Backed by petroleum fracking magnate Harold Hamm’s $250 million investment, the project exploits the 45Q tax credit to line corporate pockets while offering negligible climate benefits. It’s an offensive, foolhardy venture that epitomizes government waste and corporate overreach.
The 45Q tax credit, bloated by the Inflation Reduction Act, dangles $85 per metric ton of CO2 sequestered, incentivizing schemes like Summit’s pipeline. Ethanol plants, which release high-purity CO2 during fermentation, are prime targets for Rastetter to cash in, capturing CO2 and shipping it off for burial. Rastetter, a political heavyweight with at least $2.2 million in political donations to his name, saw a golden opportunity to milk taxpayers. His Summit Carbon Solutions claims the pipeline will slash ethanol’s carbon intensity, boosting its marketability.
But the real payoff is the 45Q windfall—potentially billions in credits for sequestering CO2 that could better be utilized on-site for methanol or sustainable aviation fuel (SAF). Instead, Summit opts for the most invasive, least innovative path, strong-arming landowners to make it happen.

The pipeline’s route slashes through Iowa, Nebraska, Minnesota, and the Dakotas, targeting the Midwest’s agricultural heartland. This isn’t just any dirt—it’s some of the planet’s most productive farmland, yielding corn and soybeans that feed the nation. Yet Summit, with its army of lawyers and lobbyists, demands easements through eminent domain, a grotesque abuse of power. Eminent domain, meant for public use like roads or bridges, is here twisted to serve private profit. Since 2022, the Iowa Utilities Board has been flooded with objections from farmers facing coercion to surrender their land.
After ousting 14 Rastetter Republicans, South Dakota’s new legislators, coupled with a huge groundswell driven public referendum that repealed Summit’s special law, succeeded in passing into law a flat out ban on eminent domain for CO2 pipelines. Iowa Gov. Kim Reynolds’ 2025 veto of HF 639 property rights legislation further exposed the corrupt collaboration between Rastetter’s Summit Carbon Solutions, Rastetter Republican Senators, and Governor Reynolds.

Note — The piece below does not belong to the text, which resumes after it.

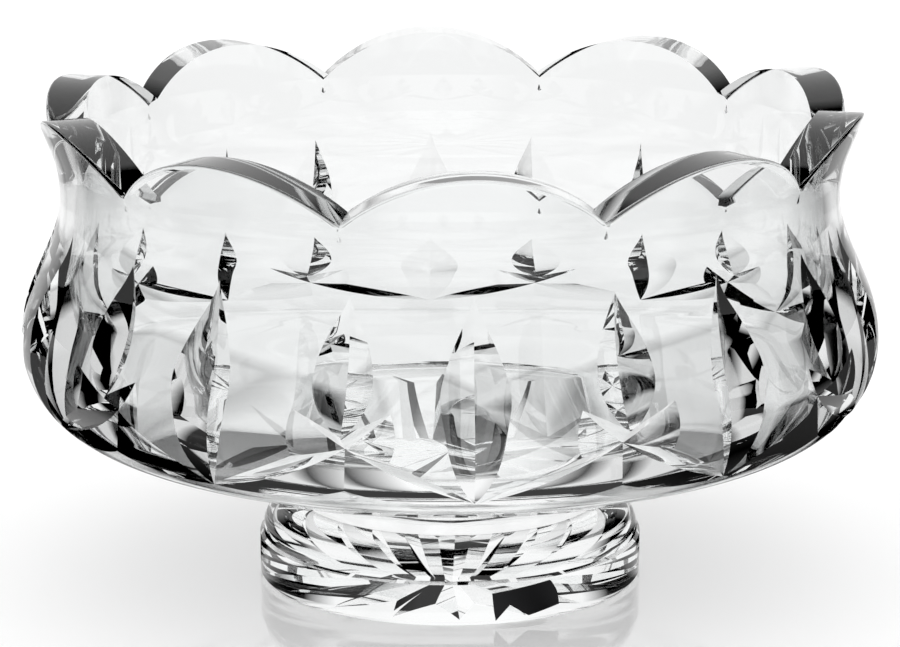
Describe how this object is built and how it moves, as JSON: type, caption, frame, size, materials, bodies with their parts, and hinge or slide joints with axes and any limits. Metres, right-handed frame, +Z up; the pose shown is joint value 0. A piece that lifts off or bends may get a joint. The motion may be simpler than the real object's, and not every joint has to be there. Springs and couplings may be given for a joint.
{
  "type": "trifle bowl",
  "caption": "Footed bowl of thick cut crystal glass, with a scalloped rim and mitre cuts round its belly, for layered desserts.",
  "frame": {"origin": "middle of the foot's resting face, on the bowl's axis", "axes": "+Z up along the bowl's axis; one peak of the scalloped rim faces -Y, the front"},
  "size_m": [0.2398, 0.2396, 0.137],
  "materials": {
    "bowl": "fire-polished crystal with ground and polished cuts",
    "merese": "fire-polished crystal",
    "foot": "ground and polished crystal",
    "label": "dark embossed foil"
  },
  "bodies": {
    "root": {"bowl": "bowl", "merese": "merese", "foot": "foot", "label": "label"}
  },
  "joints": []
}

Rastetter’s track record only deepens the outrage. This is the man behind a failed Tanzanian land deal seeking to have 802,500 acres of farmland condemned, thereby displacing 160,000 people, many of whom are subsistence farmers. Why would the governor veto a property rights bill for a man accused of displacing refugees who is now peddling a pipeline with dubious environmental credentials?

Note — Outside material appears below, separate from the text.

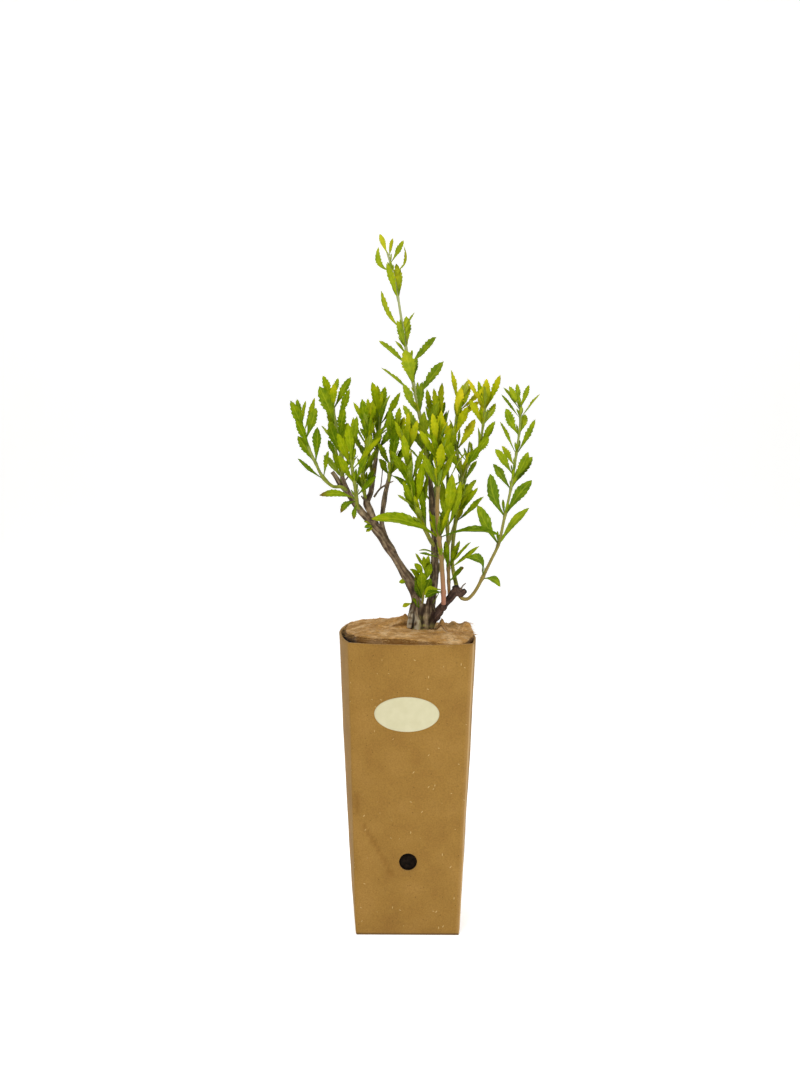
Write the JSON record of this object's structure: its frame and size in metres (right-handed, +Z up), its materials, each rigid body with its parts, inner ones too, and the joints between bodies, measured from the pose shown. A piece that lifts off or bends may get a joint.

Harold Hamm, the fracking baron bankrolling Summit, brings his own baggage—decades of profiting from carbon-intensive industries while now posing as a green savior. Their involvement reeks of opportunism, leveraging 45Q to funnel public funds into private coffers. John Deere and Tiger Infrastructure Partners, TPG Rise Climate, and other investors, join this parade of profiteers, betting on taxpayer largesse to pad their portfolios. There is no doubt Chinese Communist Party (CCP) money is invested in their partners.

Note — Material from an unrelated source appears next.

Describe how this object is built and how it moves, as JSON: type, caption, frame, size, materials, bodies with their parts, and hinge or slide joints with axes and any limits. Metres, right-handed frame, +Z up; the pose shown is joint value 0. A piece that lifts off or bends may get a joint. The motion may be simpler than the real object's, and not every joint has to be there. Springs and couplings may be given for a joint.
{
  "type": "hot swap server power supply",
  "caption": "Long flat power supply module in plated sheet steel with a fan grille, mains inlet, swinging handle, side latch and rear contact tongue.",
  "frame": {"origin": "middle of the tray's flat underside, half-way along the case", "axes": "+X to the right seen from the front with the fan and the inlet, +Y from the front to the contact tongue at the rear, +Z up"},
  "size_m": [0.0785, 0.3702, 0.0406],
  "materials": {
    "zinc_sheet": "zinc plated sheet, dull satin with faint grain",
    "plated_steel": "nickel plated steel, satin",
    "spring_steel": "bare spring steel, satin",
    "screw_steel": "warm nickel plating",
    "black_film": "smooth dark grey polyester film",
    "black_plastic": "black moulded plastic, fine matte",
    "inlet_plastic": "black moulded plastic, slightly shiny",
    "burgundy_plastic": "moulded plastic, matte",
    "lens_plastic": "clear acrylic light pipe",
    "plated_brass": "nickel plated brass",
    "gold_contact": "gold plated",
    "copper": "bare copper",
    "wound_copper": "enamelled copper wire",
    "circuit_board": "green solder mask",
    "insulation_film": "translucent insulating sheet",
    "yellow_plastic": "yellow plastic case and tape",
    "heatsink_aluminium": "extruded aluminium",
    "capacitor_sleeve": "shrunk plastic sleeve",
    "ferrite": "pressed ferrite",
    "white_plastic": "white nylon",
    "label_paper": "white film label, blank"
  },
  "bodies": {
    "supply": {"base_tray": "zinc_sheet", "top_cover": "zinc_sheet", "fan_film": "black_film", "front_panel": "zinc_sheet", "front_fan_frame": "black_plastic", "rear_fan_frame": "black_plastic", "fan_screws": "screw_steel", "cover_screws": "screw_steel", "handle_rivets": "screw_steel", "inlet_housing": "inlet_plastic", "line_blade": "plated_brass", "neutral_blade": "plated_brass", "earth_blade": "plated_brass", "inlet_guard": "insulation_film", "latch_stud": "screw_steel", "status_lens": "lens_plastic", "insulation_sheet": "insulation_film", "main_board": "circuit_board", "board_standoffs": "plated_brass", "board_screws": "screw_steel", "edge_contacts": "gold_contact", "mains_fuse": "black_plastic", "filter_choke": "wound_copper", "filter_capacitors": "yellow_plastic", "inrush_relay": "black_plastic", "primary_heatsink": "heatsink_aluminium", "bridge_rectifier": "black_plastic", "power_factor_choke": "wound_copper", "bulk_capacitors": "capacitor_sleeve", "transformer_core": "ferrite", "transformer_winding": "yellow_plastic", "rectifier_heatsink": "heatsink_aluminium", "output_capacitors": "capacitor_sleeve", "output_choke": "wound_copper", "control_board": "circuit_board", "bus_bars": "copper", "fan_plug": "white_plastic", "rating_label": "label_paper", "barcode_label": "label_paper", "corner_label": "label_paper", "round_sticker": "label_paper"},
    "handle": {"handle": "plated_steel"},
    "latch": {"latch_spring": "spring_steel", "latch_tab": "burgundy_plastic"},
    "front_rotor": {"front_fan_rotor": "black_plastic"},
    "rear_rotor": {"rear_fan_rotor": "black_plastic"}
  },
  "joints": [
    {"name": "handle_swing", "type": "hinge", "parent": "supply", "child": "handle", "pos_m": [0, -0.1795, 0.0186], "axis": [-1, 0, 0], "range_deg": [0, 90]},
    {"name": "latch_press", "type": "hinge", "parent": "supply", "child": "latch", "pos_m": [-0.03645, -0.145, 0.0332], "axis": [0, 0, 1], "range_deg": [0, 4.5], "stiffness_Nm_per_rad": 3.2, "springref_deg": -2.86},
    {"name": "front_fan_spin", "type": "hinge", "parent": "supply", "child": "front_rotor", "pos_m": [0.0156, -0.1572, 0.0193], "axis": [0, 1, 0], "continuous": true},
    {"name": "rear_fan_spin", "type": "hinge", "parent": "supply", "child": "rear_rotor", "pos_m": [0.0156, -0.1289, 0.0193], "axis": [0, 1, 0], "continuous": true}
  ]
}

The pipeline’s environmental claims are laughably thin. Pumping CO2 through 2,500 miles of pipeline to North Dakota for storage doesn’t innovate; it perpetuates a petroleum-heavy status quo. Alternatives exist—ethanol plants could convert CO2 into methanol on-site, feeding into SAF production without a single pipeline. Such processes, already in development, could slash carbon intensity and qualify for 45Z clean fuel credits, all while respecting property rights. But Summit’s pipeline sidesteps innovation for the easy money of 45Q, burdening taxpayers with the cost of an unnecessary, invasive project.
Why would “We the People” grant Rastetter and his cronies a quasi monopoly on arguably the largest mass of the purest form of CO2 in the world when we can value add to it here at home. Free Soil Foundation has called them out, defending Constitutional property rights, pointing out the risks of CO2 pipeline ruptures such as Satartia, MS, and identifying the “kill zones.” Sound over the top? What do you think they use to kill hogs at slaughter plants? What killed 1746 people near Lake Nyos in 1986? What accidentally kills ~ 90 people each year in the United States alone? Now you know the answer and why Summit will not admit to it—CO2.
Taxpayers are left footing the bill for this absurdity. The 45Q subsidy, projected to cost trillions over its lifetime, simply sinks us further into debt. Rep. Scott Perry’s 2025 push to repeal 45Q underscores its flaws, arguing it enriches ethanol and petroleum giants under a green veneer.
Meanwhile, farmers face bulldozers on their ancestral lands, their livelihoods threatened for a project that serves corporate greed over public good. The Midwest Carbon Express isn’t progress—it’s a taxpayer-funded travesty, a monument to the folly of subsidizing private ventures that desecrate property rights.
In sum, Summit’s pipeline is an egregious waste, a subsidy-soaked scheme that prioritizes profit over people. Rastetter and Hamm’s involvement only amplifies the stench of cronyism. By bulldozing the Midwest’s best farmland and exploiting eminent domain, this project and the actions of Summit violate multiple Constitutional rights. Summit has filed at least 238 lawsuits, mostly against landowners.
That’s a lawsuit for every 10.5 miles of proposed pipeline and the lawsuits for actual eminent domain of easements has yet to begin!
They have pushed and sometimes passed laws in the states to change the rules in the middle of the game. It’s time to ditch this boondoggle and repeal AOC’s entire Green New Deal, especially the 45Q. We call on Congress to protect the Corn Belt from corporate plunder.
Steve King
Steve King is former politician and businessman who served as a U.S. representative from Iowa from 2003 to 2021.